— What you will do —
Extract all of the data and reproduce it precisely.

— Information provided —

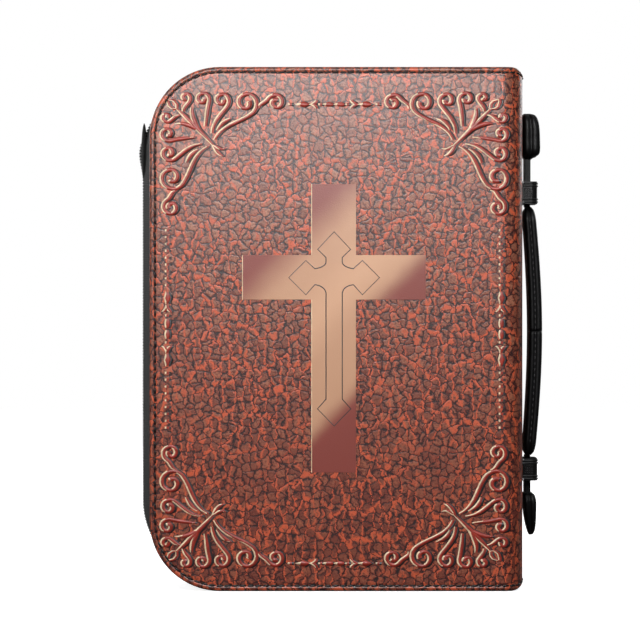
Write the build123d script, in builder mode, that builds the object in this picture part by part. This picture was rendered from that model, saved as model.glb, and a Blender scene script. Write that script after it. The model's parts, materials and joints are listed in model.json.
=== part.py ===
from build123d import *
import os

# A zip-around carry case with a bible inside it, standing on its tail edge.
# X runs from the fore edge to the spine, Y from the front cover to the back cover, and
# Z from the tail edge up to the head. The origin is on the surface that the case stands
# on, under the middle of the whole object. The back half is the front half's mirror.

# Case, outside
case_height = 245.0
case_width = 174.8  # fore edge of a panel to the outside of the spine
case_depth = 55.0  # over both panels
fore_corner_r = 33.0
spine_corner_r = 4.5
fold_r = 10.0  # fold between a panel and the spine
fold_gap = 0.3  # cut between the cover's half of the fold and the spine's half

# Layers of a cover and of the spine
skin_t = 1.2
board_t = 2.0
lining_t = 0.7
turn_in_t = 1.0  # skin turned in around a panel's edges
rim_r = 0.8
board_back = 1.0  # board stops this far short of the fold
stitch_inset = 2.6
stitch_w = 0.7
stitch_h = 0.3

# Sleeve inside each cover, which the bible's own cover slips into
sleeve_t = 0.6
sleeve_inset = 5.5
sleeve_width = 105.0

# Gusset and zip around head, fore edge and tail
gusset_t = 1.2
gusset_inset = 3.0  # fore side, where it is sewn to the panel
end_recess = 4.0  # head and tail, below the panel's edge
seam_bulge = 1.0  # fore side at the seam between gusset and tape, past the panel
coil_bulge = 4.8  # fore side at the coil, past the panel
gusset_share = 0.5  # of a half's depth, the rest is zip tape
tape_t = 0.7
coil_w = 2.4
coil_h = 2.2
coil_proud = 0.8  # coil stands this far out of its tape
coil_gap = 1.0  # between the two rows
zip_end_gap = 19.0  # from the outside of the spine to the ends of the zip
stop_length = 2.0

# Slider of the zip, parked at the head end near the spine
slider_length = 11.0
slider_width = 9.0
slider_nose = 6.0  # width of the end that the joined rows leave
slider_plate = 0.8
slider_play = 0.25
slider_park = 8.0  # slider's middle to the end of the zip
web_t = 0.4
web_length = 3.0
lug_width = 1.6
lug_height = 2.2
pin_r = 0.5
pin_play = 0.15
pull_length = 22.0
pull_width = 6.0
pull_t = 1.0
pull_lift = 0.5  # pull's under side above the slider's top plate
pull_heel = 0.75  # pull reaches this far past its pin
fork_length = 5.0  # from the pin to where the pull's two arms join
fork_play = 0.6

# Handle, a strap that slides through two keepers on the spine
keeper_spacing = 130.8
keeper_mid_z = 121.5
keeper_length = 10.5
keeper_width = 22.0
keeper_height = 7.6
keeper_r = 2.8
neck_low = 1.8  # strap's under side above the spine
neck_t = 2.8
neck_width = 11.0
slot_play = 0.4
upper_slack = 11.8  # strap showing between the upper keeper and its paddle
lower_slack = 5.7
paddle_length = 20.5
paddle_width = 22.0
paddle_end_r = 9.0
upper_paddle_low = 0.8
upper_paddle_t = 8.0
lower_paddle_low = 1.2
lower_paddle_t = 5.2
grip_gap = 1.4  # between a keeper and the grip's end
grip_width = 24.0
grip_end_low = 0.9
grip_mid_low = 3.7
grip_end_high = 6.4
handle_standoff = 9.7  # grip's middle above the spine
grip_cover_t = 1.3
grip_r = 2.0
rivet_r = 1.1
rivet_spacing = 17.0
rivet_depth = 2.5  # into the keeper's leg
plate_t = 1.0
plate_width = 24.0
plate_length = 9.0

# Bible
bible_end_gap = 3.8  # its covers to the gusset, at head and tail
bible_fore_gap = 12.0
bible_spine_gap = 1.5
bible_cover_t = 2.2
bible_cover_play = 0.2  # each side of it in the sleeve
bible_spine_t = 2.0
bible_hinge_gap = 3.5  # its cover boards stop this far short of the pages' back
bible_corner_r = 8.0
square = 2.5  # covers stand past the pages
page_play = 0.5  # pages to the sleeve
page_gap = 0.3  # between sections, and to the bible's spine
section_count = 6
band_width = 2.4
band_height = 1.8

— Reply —
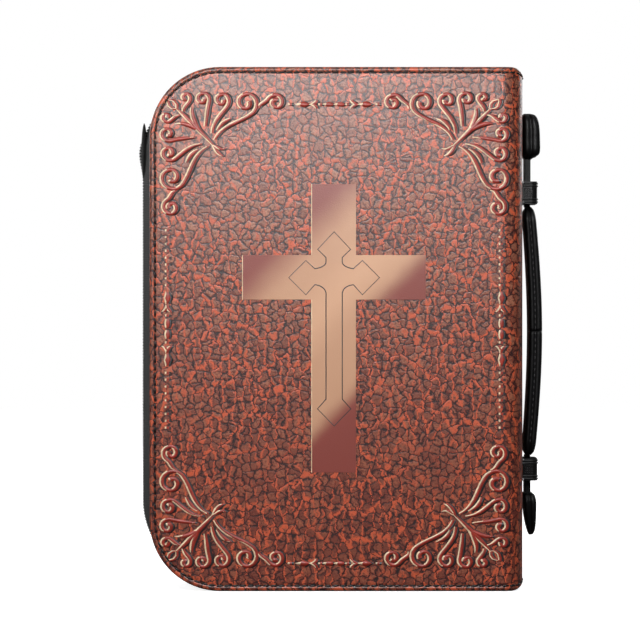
Write the build123d script, in builder mode, that builds the object in this picture part by part. This picture was rendered from that model, saved as model.glb, and a Blender scene script. Write that script after it. The model's parts, materials and joints are listed in model.json.
=== part.py ===
from build123d import *
import os

# A zip-around carry case with a bible inside it, standing on its tail edge.
# X runs from the fore edge to the spine, Y from the front cover to the back cover, and
# Z from the tail edge up to the head. The origin is on the surface that the case stands
# on, under the middle of the whole object. The back half is the front half's mirror.

# Case, outside
case_height = 245.0
case_width = 174.8  # fore edge of a panel to the outside of the spine
case_depth = 55.0  # over both panels
fore_corner_r = 33.0
spine_corner_r = 4.5
fold_r = 10.0  # fold between a panel and the spine
fold_gap = 0.3  # cut between the cover's half of the fold and the spine's half

# Layers of a cover and of the spine
skin_t = 1.2
board_t = 2.0
lining_t = 0.7
turn_in_t = 1.0  # skin turned in around a panel's edges
rim_r = 0.8
board_back = 1.0  # board stops this far short of the fold
stitch_inset = 2.6
stitch_w = 0.7
stitch_h = 0.3

# Sleeve inside each cover, which the bible's own cover slips into
sleeve_t = 0.6
sleeve_inset = 5.5
sleeve_width = 105.0

# Gusset and zip around head, fore edge and tail
gusset_t = 1.2
gusset_inset = 3.0  # fore side, where it is sewn to the panel
end_recess = 4.0  # head and tail, below the panel's edge
seam_bulge = 1.0  # fore side at the seam between gusset and tape, past the panel
coil_bulge = 4.8  # fore side at the coil, past the panel
gusset_share = 0.5  # of a half's depth, the rest is zip tape
tape_t = 0.7
coil_w = 2.4
coil_h = 2.2
coil_proud = 0.8  # coil stands this far out of its tape
coil_gap = 1.0  # between the two rows
zip_end_gap = 19.0  # from the outside of the spine to the ends of the zip
stop_length = 2.0

# Slider of the zip, parked at the head end near the spine
slider_length = 11.0
slider_width = 9.0
slider_nose = 6.0  # width of the end that the joined rows leave
slider_plate = 0.8
slider_play = 0.25
slider_park = 8.0  # slider's middle to the end of the zip
web_t = 0.4
web_length = 3.0
lug_width = 1.6
lug_height = 2.2
pin_r = 0.5
pin_play = 0.15
pull_length = 22.0
pull_width = 6.0
pull_t = 1.0
pull_lift = 0.5  # pull's under side above the slider's top plate
pull_heel = 0.75  # pull reaches this far past its pin
fork_length = 5.0  # from the pin to where the pull's two arms join
fork_play = 0.6

# Handle, a strap that slides through two keepers on the spine
keeper_spacing = 130.8
keeper_mid_z = 121.5
keeper_length = 10.5
keeper_width = 22.0
keeper_height = 7.6
keeper_r = 2.8
neck_low = 1.8  # strap's under side above the spine
neck_t = 2.8
neck_width = 11.0
slot_play = 0.4
upper_slack = 11.8  # strap showing between the upper keeper and its paddle
lower_slack = 5.7
paddle_length = 20.5
paddle_width = 22.0
paddle_end_r = 9.0
upper_paddle_low = 0.8
upper_paddle_t = 8.0
lower_paddle_low = 1.2
lower_paddle_t = 5.2
grip_gap = 1.4  # between a keeper and the grip's end
grip_width = 24.0
grip_end_low = 0.9
grip_mid_low = 3.7
grip_end_high = 6.4
handle_standoff = 9.7  # grip's middle above the spine
grip_cover_t = 1.3
grip_r = 2.0
rivet_r = 1.1
rivet_spacing = 17.0
rivet_depth = 2.5  # into the keeper's leg
plate_t = 1.0
plate_width = 24.0
plate_length = 9.0

# Bible
bible_end_gap = 3.8  # its covers to the gusset, at head and tail
bible_fore_gap = 12.0
bible_spine_gap = 1.5
bible_cover_t = 2.2
bible_cover_play = 0.2  # each side of it in the sleeve
bible_spine_t = 2.0
bible_hinge_gap = 3.5  # its cover boards stop this far short of the pages' back
bible_corner_r = 8.0
square = 2.5  # covers stand past the pages
page_play = 0.5  # pages to the sleeve
page_gap = 0.3  # between sections, and to the bible's spine
section_count = 6
band_width = 2.4
band_height = 1.8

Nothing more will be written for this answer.